In scientific computing we frequently write programs that perform many floating point operations such as multiplication or addition of two floating point numbers. A floating point operation is often called a flop.

For many algorithms it is relatively easy to estimate how many flops are required. For example, multiplying an \(n\times n\) matrix by a vector of length n requires roughly \(n^2\) flops. So it is convenient to know roughly how many floating point operations the computer can perform in one second. In this context flops often stands for floating point operations per second. For example, a computer with a peak speed of 100 Mflops can perform up to 100 million floating point operations per second.

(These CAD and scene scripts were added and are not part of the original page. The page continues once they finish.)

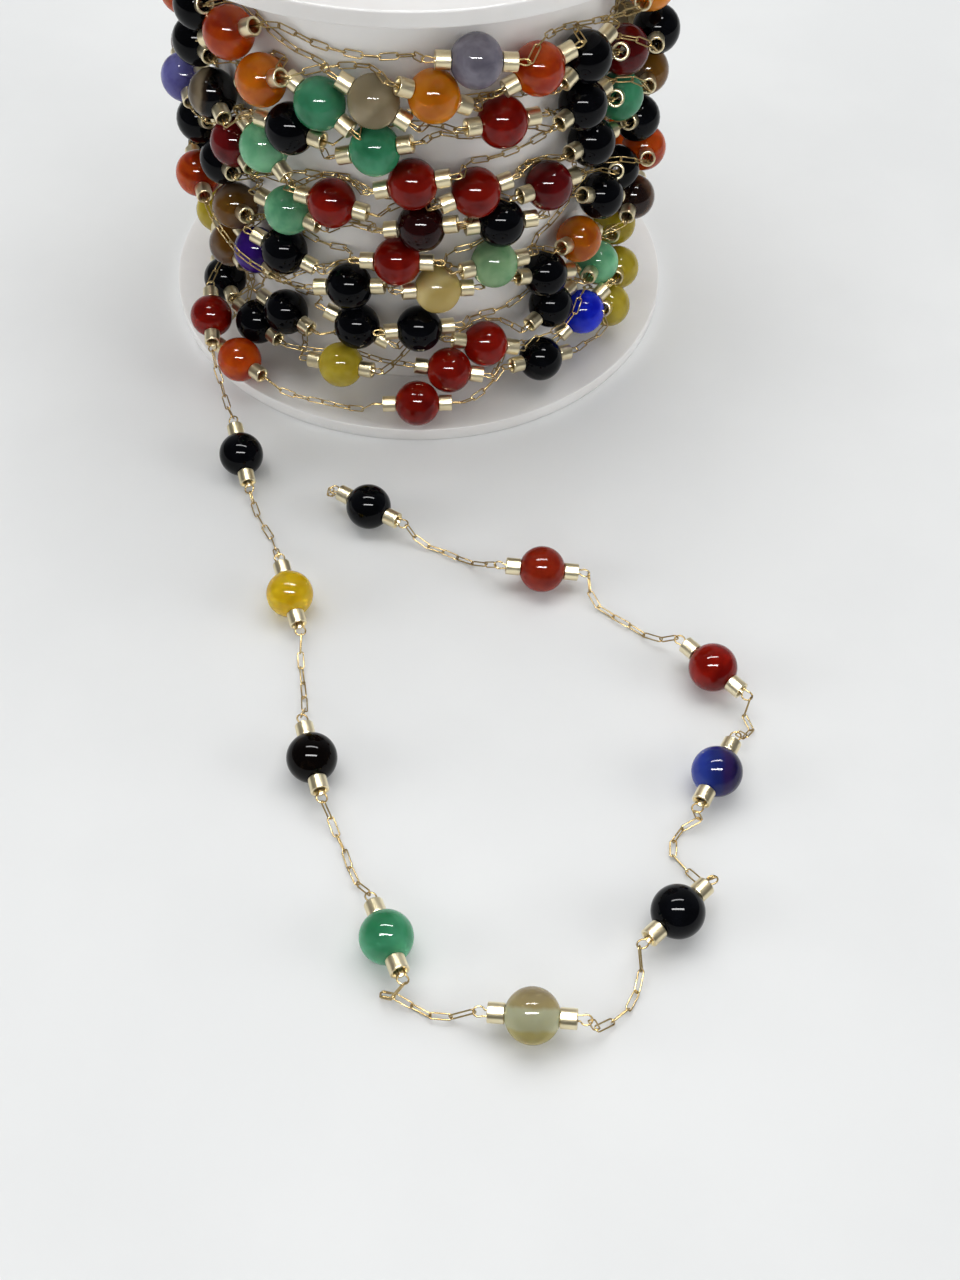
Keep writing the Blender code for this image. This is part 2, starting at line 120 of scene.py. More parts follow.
# Where the links of each loose chain meet, in millimetres from the spool's axis, with their height
LOOSE_LINKS = [
    [(-27.6, -29.6, 5.6), (-26.7, -31.8, 4.7), (-26.0, -34.0, 4.2), (-25.2, -36.2, 4.0)],
    [(-20.3, -50.9, 0.6), (-19.5, -52.9, 0.4), (-18.4, -54.9, 0.5), (-17.2, -56.8, 0.4), (-16.4, -58.9, 0.5),
     (-15.8, -60.9, 1.6)],
    [(-11.4, -75.9, 0.8), (-11.1, -78.0, 0.5), (-10.7, -80.2, 0.4), (-10.3, -82.4, 0.5), (-10.0, -84.6, 0.9)],
    [(-5.6, -99.4, 1.1), (-4.7, -101.3, 0.5), (-3.7, -103.2, 0.4), (-2.9, -105.3, 0.5), (-1.9, -107.3, 0.5)],
    [(2.9, -120.9, 1.9), (1.6, -120.1, 0.5), (3.0, -120.3, 0.6), (4.9, -121.3, 0.5), (6.9, -122.3, 0.5),
     (9.1, -122.5, 0.7)],
    [(24.4, -123.6, 1.3), (26.2, -122.4, 0.5), (27.9, -121.0, 0.5), (28.9, -119.1, 0.5), (29.4, -117.0, 1.3)],
    [(36.6, -106.4, 1.3), (35.3, -104.6, 0.5), (33.8, -102.7, 0.5), (33.9, -100.9, 0.6), (35.1, -99.2, 0.5),
     (37.0, -98.4, 1.4)],
    [(43.3, -87.0, 1.4), (44.4, -85.4, 0.5), (43.6, -83.6, 0.9)],
    [(34.0, -72.8, 1.4), (32.0, -71.4, 0.5), (30.2, -70.0, 0.5), (28.2, -68.6, 0.5), (26.3, -67.2, 0.6),
     (25.2, -65.2, 1.1)],
    [(11.6, -61.7, 1.9), (9.8, -60.5, 0.7), (7.8, -59.5, 0.5), (5.9, -58.5, 0.5), (3.9, -57.8, 0.6),
     (2.0, -56.7, 1.3)],
]
TRAILING_LINKS = [(-9.9, -49.9, 1.5), (-9.3, -48.3, 0.5)]

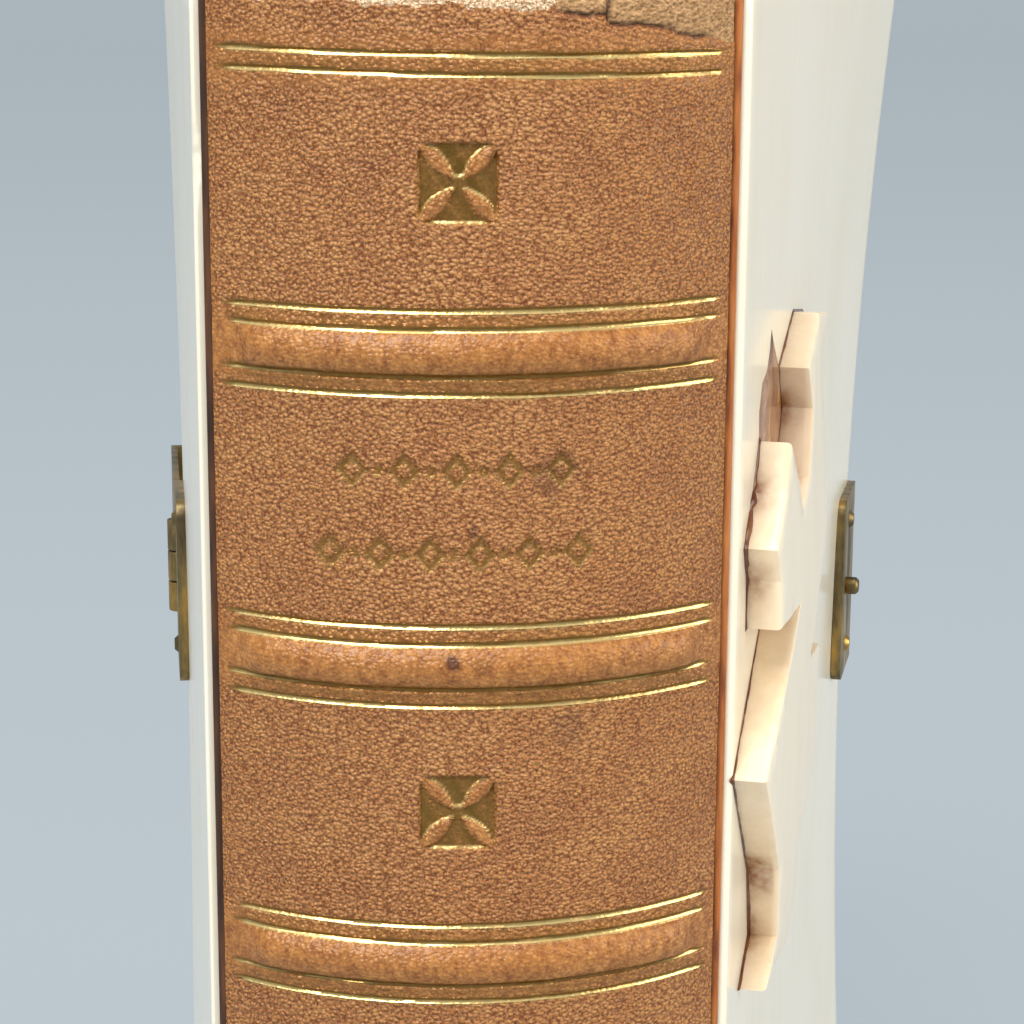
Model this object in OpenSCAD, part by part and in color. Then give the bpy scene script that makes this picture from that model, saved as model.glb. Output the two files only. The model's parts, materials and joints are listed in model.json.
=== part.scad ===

As in the above discussion on clock speed, the actual performance on a particular problem typically depends very much on factors other than the peak speed, which is generally measured assuming that all the data needed for the floating point operations is already in cache so there is no time wasted fetching data. On a real problem there may be many more clock cycles used on memory accesses than on the actual floating point operations. Because of this, counting flops is no longer a reliable way to determine how long a program will take to execute. It’s also not possible to compare the relative merits of two algorithms for the same problem simply by counting how many arithmetic operations are required. For large problems, the way that data is accessed can be at least as important.